The data trust gap in fleet performance management

Technical managers today have access to more vessel performance data than ever before. Yet one challenge continues to limit the full value of this information: confidence in the measurements themselves.

When performance data appears to change, teams must determine whether the shift reflects a genuine operational issue or simply a measurement anomaly. Without reliable ways to validate sensor accuracy at scale, even sophisticated monitoring systems can leave operators questioning whether the signals they see truly represent vessel performance.

This uncertainty creates what can be described as a data trust gap.

Performance dashboards may show clear trends, but operators still need to ask an important question: are these signals reflecting real operational changes, or are they being influenced by inaccurate measurements?

Closing this data trust gap is becoming an essential step in modern fleet performance management — and one of the areas where technologies such as Hull Performance AI Agents can play a meaningful role.

Why traditional data filtering is not enough

Most fleet monitoring systems already include filtering tools designed to remove obvious data errors.

For example, if a sensor reports an impossible value, the system can exclude that data point from analysis. These filters help keep dashboards readable and prevent extreme anomalies from distorting performance trends.

However, these approaches cannot address gradual sensor drift.

Drift does not produce dramatic outliers or impossible values. Instead, it slowly shifts the baseline of otherwise reasonable readings. Each individual data point appears valid, but the overall measurement becomes progressively less accurate.

Because of this, the issue often remains invisible to traditional monitoring approaches.

Technical managers may see smooth trend lines and consistent reports while the underlying measurements quietly move away from reality.

This is why more advanced approaches, including Hull Performance AI Agents, are increasingly being used to validate vessel data continuously rather than relying solely on manual checks.

Detecting sensor issues before they affect decisions

Artificial intelligence offers a practical way to address this challenge.

Rather than relying solely on manual monitoring or simple threshold alerts, Hull Performance AI Agents can continuously analyse relationships between multiple vessel data streams.

By learning how measurements such as fuel consumption, engine power, speed, and environmental conditions typically behave relative to each other, these systems can identify when those relationships begin to diverge. These subtle changes may indicate sensor drift or measurement issues long before they become visible in traditional performance reports.

For hull performance monitoring, this capability is particularly valuable. It allows operators to distinguish between genuine performance degradation and anomalies caused by inaccurate measurements.

As a result, decisions about hull cleaning, maintenance planning, and performance optimisation can be based on reliable signals rather than uncertain data.

From data integrity to operational confidence

When sensor accuracy is continuously monitored, technical managers gain something extremely valuable: confidence in their data.

Reliable measurements allow teams to trust the signals they see in performance reports.
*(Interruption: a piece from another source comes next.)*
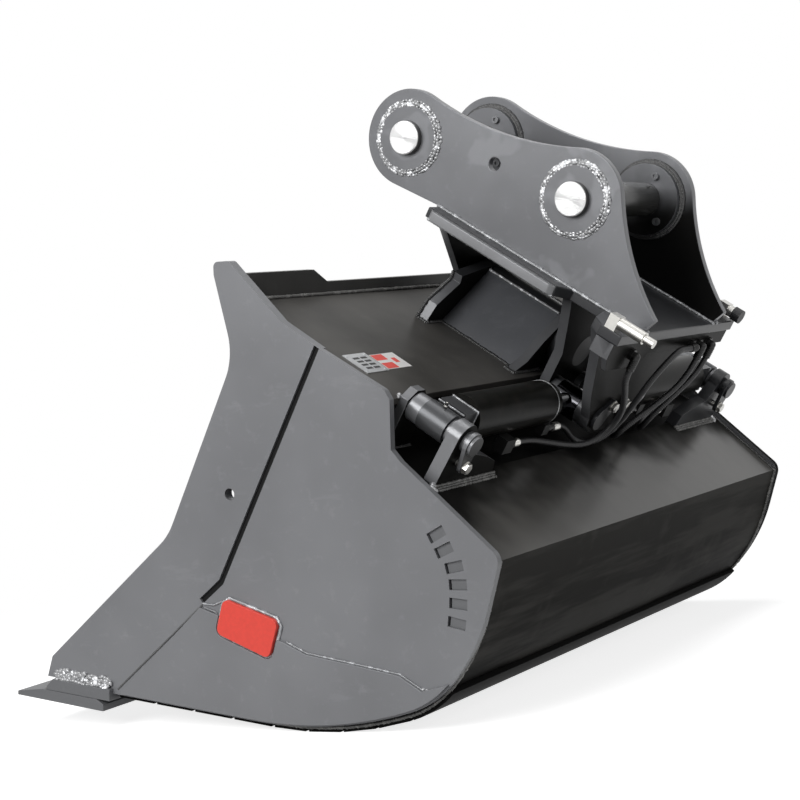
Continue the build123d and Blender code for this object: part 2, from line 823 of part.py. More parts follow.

They can identify genuine efficiency changes, schedule maintenance based on real vessel condition, and evaluate operational improvements with greater clarity.

This confidence also strengthens collaboration between ship and shore teams. Decisions around hull cleaning, speed optimisation, and maintenance planning can be made based on shared, trusted information.

Modern Hull Performance AI Agents help support this process by continuously analysing fleet data and identifying potential inconsistencies before they affect operational decision-making.

Supporting better decisions across the fleet

As fleets continue to digitalise, the focus is shifting from simply collecting data to ensuring that the data itself remains reliable.

Performance platforms are no longer just tools for visualising vessel information. Increasingly, they also help verify that the measurements behind those insights remain accurate.

ZeroNorth’s Hull Performance AI Agent reflects this shift in fleet performance management.

In addition to analysing hull performance trends, the system continuously monitors data patterns across vessels to identify potential sensor anomalies that could affect performance insights.

By combining hull performance analysis with continuous data validation, the Hull Performance AI Agent helps operators distinguish between genuine performance changes and measurement issues. This allows technical managers to make maintenance and optimisation decisions with greater confidence.

The real advantage: data you can trust

Shipping companies today have access to more operational data than ever before.

But the true advantage does not come from having more data alone. It comes from knowing that the data guiding operational decisions is reliable.

Trusted measurements enable clearer performance analysis, more confident maintenance planning, and more effective optimisation across the fleet.

In an industry where efficiency improvements are often measured in small increments, the reliability of the underlying data becomes one of the most important assets a fleet can have.

Because in fleet performance management, the first step towards better decisions is simple: data you can trust.

 

Frequently asked questions:

1. Why is accurate data important for hull performance monitoring?

Hull performance analysis relies on measurements such as fuel consumption, engine power, and vessel speed. If these sensors provide inaccurate data, performance changes may be misinterpreted, leading to incorrect maintenance or operational decisions.

2. What is sensor drift in maritime monitoring systems?

Sensor drift occurs when measurement devices gradually lose calibration over time due to environmental conditions such as vibration, temperature fluctuations, and mechanical wear. This can cause operational data to slowly become inaccurate.

3. How does sensor drift affect fleet performance management?

Sensor drift can distort performance analysis by making vessels appear more or less efficient than they actually are. This can affect decisions related to hull cleaning, maintenance planning, and operational optimisation.

4. How can AI help detect data issues in vessel performance monitoring?

AI systems analyse relationships between different data streams across vessels. By identifying unusual patterns or inconsistencies between measurements, AI can detect potential sensor calibration issues before they affect operational decisions.

5. How does AI support better hull performance optimisation?

AI-powered monitoring systems can analyse large volumes of vessel data continuously. This allows operators to identify performance changes earlier, validate sensor accuracy, and make more confident decisions about hull maintenance and efficiency improvements.